Italy’s absolute poor, or those unable to purchase a basket of basic goods and services, reached 4.7 million last year, up from almost 1.7 million in 2006, national statistics agency Istat said. That is 7.9% of the population, with many of them concentrated in the nation’s southern regions.
In the south of the country, 9.8% of people were living in absolute poverty, compared to 7.3% in central areas including the capital Rome, and 6.7% in the north, including the business capital Milan, the report shows, news outlets reported.
Absolute poverty is defined as the condition preventing people from buying goods and services “essential to avoid grave forms of social exclusion,” according to Istat.
The report also reveals the level of absolute poverty increased among younger people, reaching 10% in 18 to 34-years-old group. However, the number of poor dropped among seniors to 3.8% in the age group of 65 and older.
The numbers rose because of a record-long recession.
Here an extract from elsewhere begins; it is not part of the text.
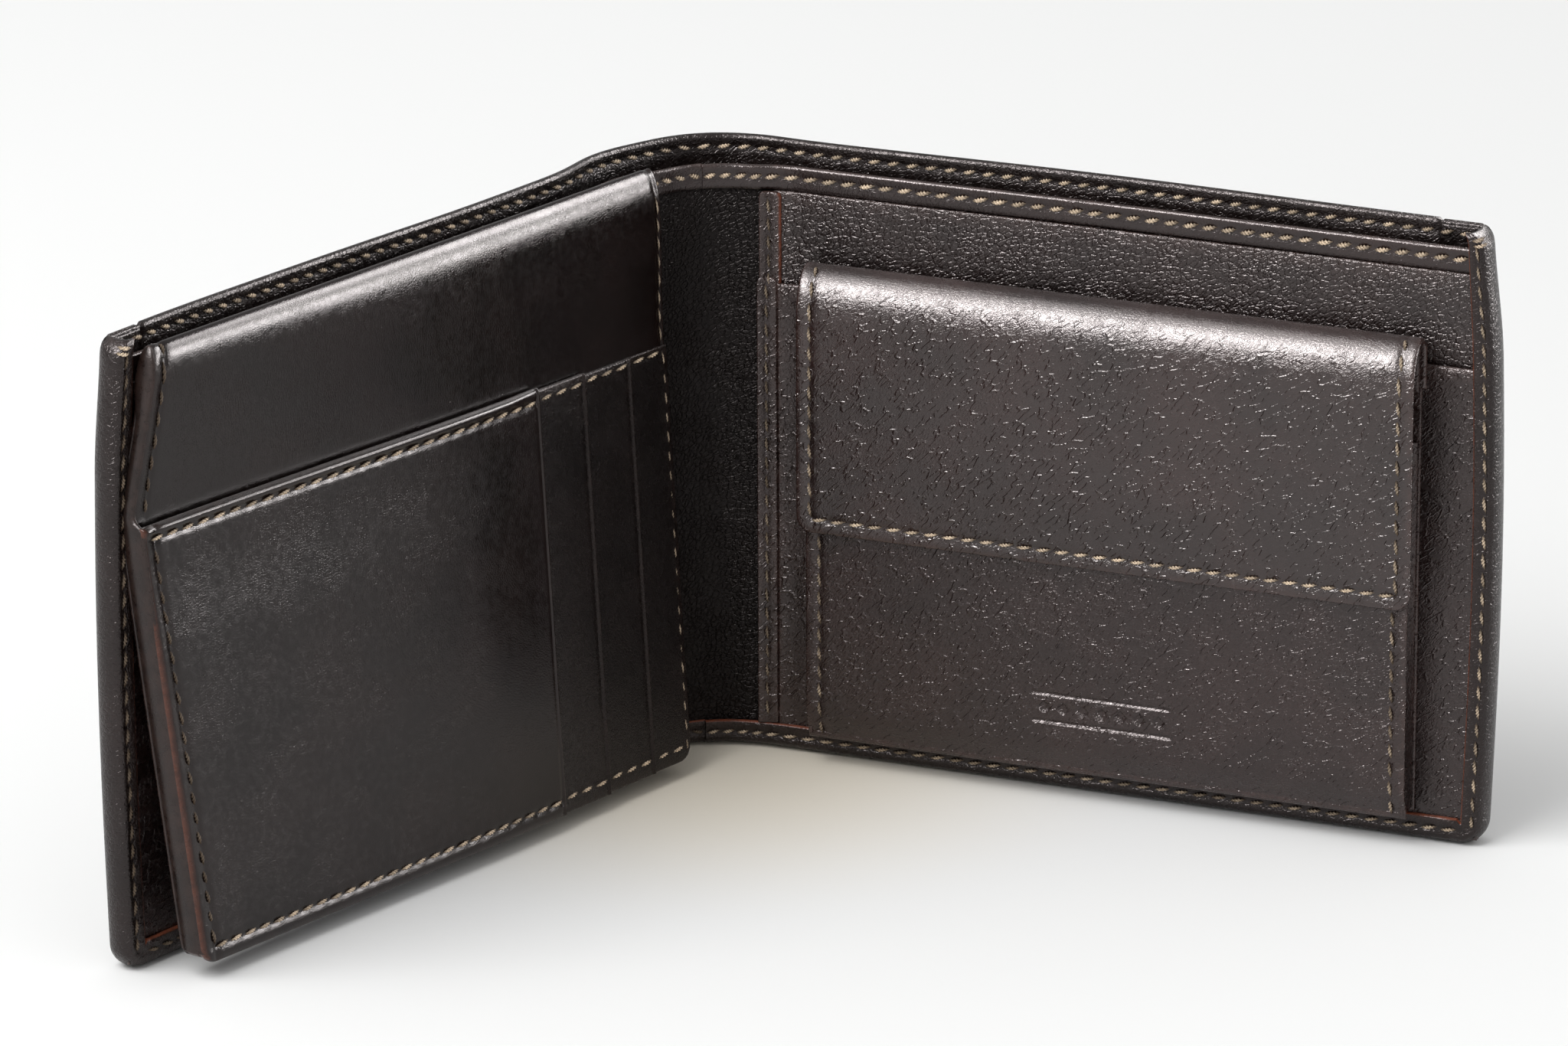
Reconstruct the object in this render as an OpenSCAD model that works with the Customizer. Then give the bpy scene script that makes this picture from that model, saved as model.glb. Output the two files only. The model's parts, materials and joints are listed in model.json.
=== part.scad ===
// Bifold wallet with a note compartment, a coin pocket and a flip-up card wing.
// It stands on its bottom edges, half open, with the inner faces towards -Y.
// Each half is drawn flat in a frame of its own: u runs from the fold to the free
// edge, d is the depth in from the outer face, and z is up. on_right() and on_left()
// place that frame. The spine is drawn as arcs about its own centre by on_spine().

/* [Size] */
// Height of the wallet
height = 95; // [90:1:100]
// Length of each half, from its fold line to its free edge
half_len = 112.5; // [112:0.5:116]
// Length of the spine round its outer face
spine_len = 27; // [27:0.5:29]
// Angle between the two halves as the wallet stands
open_angle = 108.5; // [106:0.5:112]

/* [Leather] */
// Thickness of the cover
cover_t = 1.1; // [1:0.05:1.2]
// Thickness of the cover's skived, turned edge
turn_t = 0.7; // [0.6:0.05:0.8]
// Thickness of the divider between the notes and the pockets
divider_t = 1; // [0.9:0.05:1.1]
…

In the period from 2008 to 2013 Italy passed through the deepest and the longest recession since World War II. The crisis erased over 25% of the country’s industrial production and the unemployment rate grew from 5.7% in 2007 to 13% in 2014.
Though the country managed to emerge from the crisis three years ago, the slow growth reported since then has failed to help the poorest sectors of society.
Despite an optimistic forecast for growth of around 1.1% this year, up from 0.9% in 2016, Italy will remain among the eurozone's most sluggish economies.
Fertility Rate Drops
At the same time, the fertility rate in Italy is on the downward trend as well—just 1.35 children per woman compared with a 1.58 average across the EU as of 2015.
“The poverty report shows how it is pointless to wonder why there are fewer newborn in Italy. Making a child means becoming poor, it seems like in Italy children are not seen as a common good,” said Gigi De Palo, head of Italy’s Forum of Family Associations, as quoted by Bloomberg.
Istat adds that the scope of relative poverty also increased last year. This index is based on the average consumption expenditure and affects a larger group of people.
In relative terms, the number of poor Italians in 2016 edged up to 8.5 million people or 14% of the population against 13.7% year-on-year.
Bad Loans Decline
Italian GDP is expected to grow 1.4% this year, 1.3% in 2018 and 1.2% in 2019, according to the Bank of Italy. In forecasts released in January, the central bank had forecast annual GDP growth at 0.9% for 2017 and 1.2% for both 2018 and 2019.
So growth projections of Italian economy are revised upwards. This is not the only good news in the report by Italian central bank: In the first quarter, in fact, the flow of new non-performing loans in Italy has fallen to levels since in 2008, the first year of the global crisis, according to the Bank of Italy. In the first three months of the year, the ratio of new bad loans stood at 2.4% of outstanding loans, with the ratio reaching 3.6% for firms and 1.6% for households.
Employment Growth
Employment growth, Bank of Italy adds, proceeded despite the ending of the incentives to hire new staff on permanent contracts. Credit to the non-financial private sector continued to record modest growth, sustained by loans to households.
Corporate lending, which was slowed in part by firms' abundant liquidity, remained differentiated according to firm size and sector of economic activity. Credit quality improved further.
Consumer price inflation, central bank adds, will remain low this year and next year, and rise to 1.6% in 2019, in response to a moderate acceleration in wages.
This scenario, Bank of Italy underlines, rests of the assumption that monetary and financial conditions will remain expansionary, in line with market expectations. These growth projections are subject to mainly downside risks: in addition to the uncertainties linked to the financial markets there are those connected with future global economic and trade policies.
Downside risks to inflation could stem from slower than projected wage growth, while the evolution of energy commodity prices in the near future continues to be highly uncertain.